Russia's shrinking spare production capacity could also be a factor in its position.

"Even before the news of the omicron variant spread, Russia was more likely than not to advocate for a halt to the scheduled output ramp-up. In addition to its relatively more comfortable macroeconomics than for the rest of OPEC+, Russia has been pumping crude at near-full capacity," said George Voloshin, head of the Paris branch of Aperio Intelligence.

Russian production capacity has changed significantly over the last year. Producers have already brought most of their spare capacity back on stream, as OPEC+ quotas increased throughout 2021.

Platts Analytics estimates Russia's sustainable crude production capacity to be around 10.5 million b/d, excluding condensate, which is exempt from OPEC+ quotas. This is 70,000 b/d below April 2020 and 240,000 b/d below the December 2018 all-time high. Platts recorded Russia's crude production at 9.96 million b/d in October.

In recent conference calls, two of Russia's biggest crude producers Rosneft and Gazprom Neft said they have largely used up spare capacity while Lukoil has indicated it has around 30,000b/d.

"Getting more oil out of the ground would require drilling new wells, which is problematic in more than one respect," Voloshin said.

Economic factors

Current oil prices remain well above levels included in Russia's state budget. The Kremlin recently approved a budget including price forecasts of $44.20/b in 2022, $45/b In 2023 and $45.90/b in 2024.

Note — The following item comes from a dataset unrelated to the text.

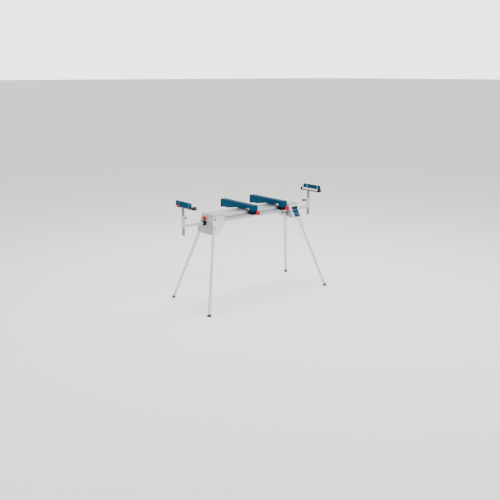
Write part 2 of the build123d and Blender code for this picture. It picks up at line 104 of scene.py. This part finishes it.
def spread(mat, fac, low, high):
    """The 0 to 1 input carried to low to high."""
    made = node(mat, "ShaderNodeMapRange")
    made.inputs["From Min"].default_value = 0.3
    made.inputs["From Max"].default_value = 0.7
    made.inputs["To Min"].default_value = low
    made.inputs["To Max"].default_value = high
    link(mat, fac, made.inputs["Value"])
    return made.outputs["Result"]


def bumped(mat, shader, layers, edge=0.0008):
    """Chains bump layers of (height, strength, distance) on softened edges."""
    soft = node(mat, "ShaderNodeBevel", samples=4)
    soft.inputs["Radius"].default_value = edge
    normal = soft.outputs["Normal"]
    for height, strength, distance in layers:
        bump = node(mat, "ShaderNodeBump")
        bump.inputs["Strength"].default_value = strength
        bump.inputs["Distance"].default_value = distance
        link(mat, height, bump.inputs["Height"])
        link(mat, normal, bump.inputs["Normal"])
        normal = bump.outputs["Normal"]
    link(mat, normal, shader.inputs["Normal"])


def shade(colour, factor):
    return tuple(min(1.0, c * factor) for c in colour)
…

"Russia still feels much more comfortable from a macroeconomic perspective than most of its peers within OPEC+. For instance, Russia's 2020 budget deficit amounted to 4% of GDP while in Saudi Arabia, it exceeded 11%," Voloshin said.

A key element in Russia's resilience is the fiscal rule introduced in 2017, which has softened the impact of oil price fluctuations on its economy and budget.

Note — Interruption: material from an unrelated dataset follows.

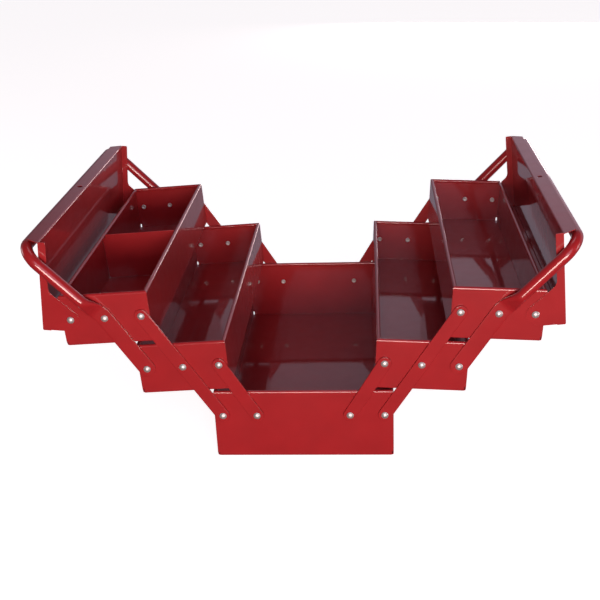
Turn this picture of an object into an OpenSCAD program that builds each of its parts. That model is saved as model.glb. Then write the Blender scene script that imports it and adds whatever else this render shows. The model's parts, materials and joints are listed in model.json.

The mechanism uses a baseline oil price assumption. If crude prices are above this level revenues are diverted to the National Wealth Fund, if they are below that level the government can draw from the NWF.

Russia's international reserves were at $626.3 billion on Nov. 19, up from $584.9 billion on Nov. 20, 2020. The NWF has also grown from $167.63 billion on Nov. 1, 2020, to $197.75 billion a year later.

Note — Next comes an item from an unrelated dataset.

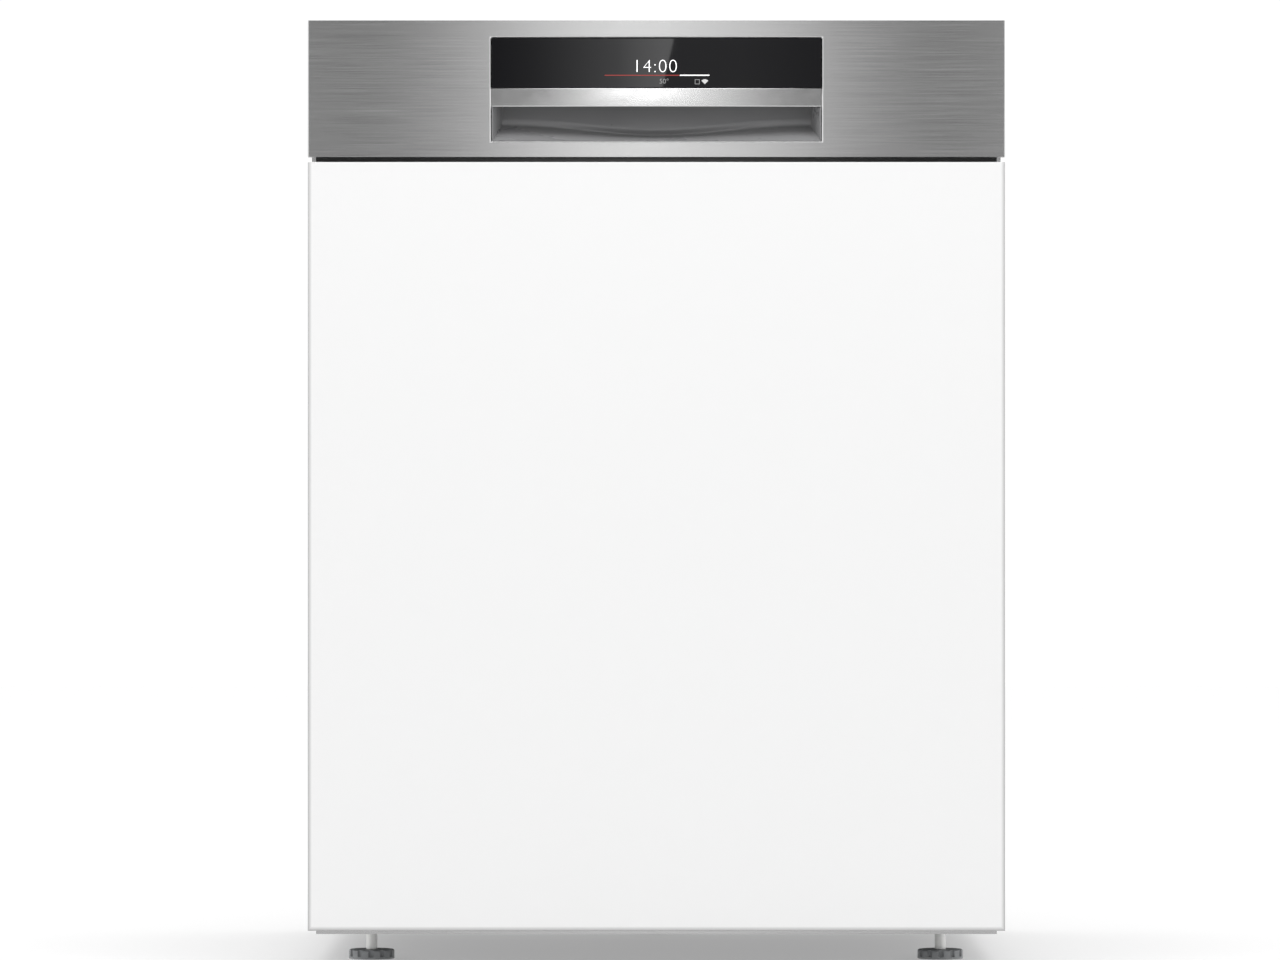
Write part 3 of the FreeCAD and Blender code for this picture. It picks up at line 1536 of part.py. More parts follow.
def cutlery_drawer():
    """Shallow cutlery drawer: slatted floor, walls, runner bars, combs and a front grip."""
    half = tub_half - 22.0
    z0, z1 = cutlery_bottom, cutlery_bottom + cutlery_height
    y0, y1 = rack_front - 2, rack_back
    slats = [
        block((x - 2, x + 2), (y0, y1), (z0, z0 + 3)) for x in places(-half + 8, half - 8, 15)
    ]
    bands = [block((-half, half), (y, y + 5), (z0 - 1.5, z0 + 1.5)) for y in places(y0, y1 - 5, 70)]
    floor = fused(slats + bands)
    walls = [
        block((side * half, side * (half + cutlery_wall)), (y0, y1), (z0 - 1.5, z1)) for side in SIDES
    ]
    walls += [
        block((-half, half), (y0 - cutlery_wall, y0), (z0 - 1.5, z1 - 8)),
        block((-half, half), (y1, y1 + cutlery_wall), (z0 - 1.5, z1)),
    ]
    runners = [
        block(
            (side * (half + cutlery_wall), side * (wall_x - rail_sheet - slide_clearance)),
            (rail_front + 2, rail_back - 2),
            (cutlery_rail_z - 7, cutlery_rail_z + 7),
        )
        for side in SIDES
    ]
    combs = []
    for x in (-half * 0.62, -half * 0.2, half * 0.2, half * 0.62):
        strip = block((x - 1.5, x + 1.5), (y0 + 20, y1 - 20), (z0 + 3, z0 + 20))
        notches = [
            block((x - 3, x + 3), (y, y + 9), (z0 + 8, z0 + 30)) for y in places(y0 + 28, y1 - 40, 18)
        ]
        combs.append(cut(strip, notches))
    grip = block((-110, 110), (y0 - cutlery_wall - 5, y0 - cutlery_wall), (z0 + 8, z1 - 6))
    grip = rounded(grip, 2.0, "x", lambda e: e.CenterOfMass.y < y0 - cutlery_wall - 3)
    return group([floor] + walls + runners + combs + [grip])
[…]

The free-floating currency is also a major stabilizing factor for both the Russian state budget and its oil producers. With costs primarily in rubles and export revenues in dollars, Russian producers can minimize the impact of low oil prices on their operations.

While immediate operational and demand issues may dominate discussions this week, these economic factors are likely to continue to impact the Russian government and oil producers' approach to the OPEC+ agreement.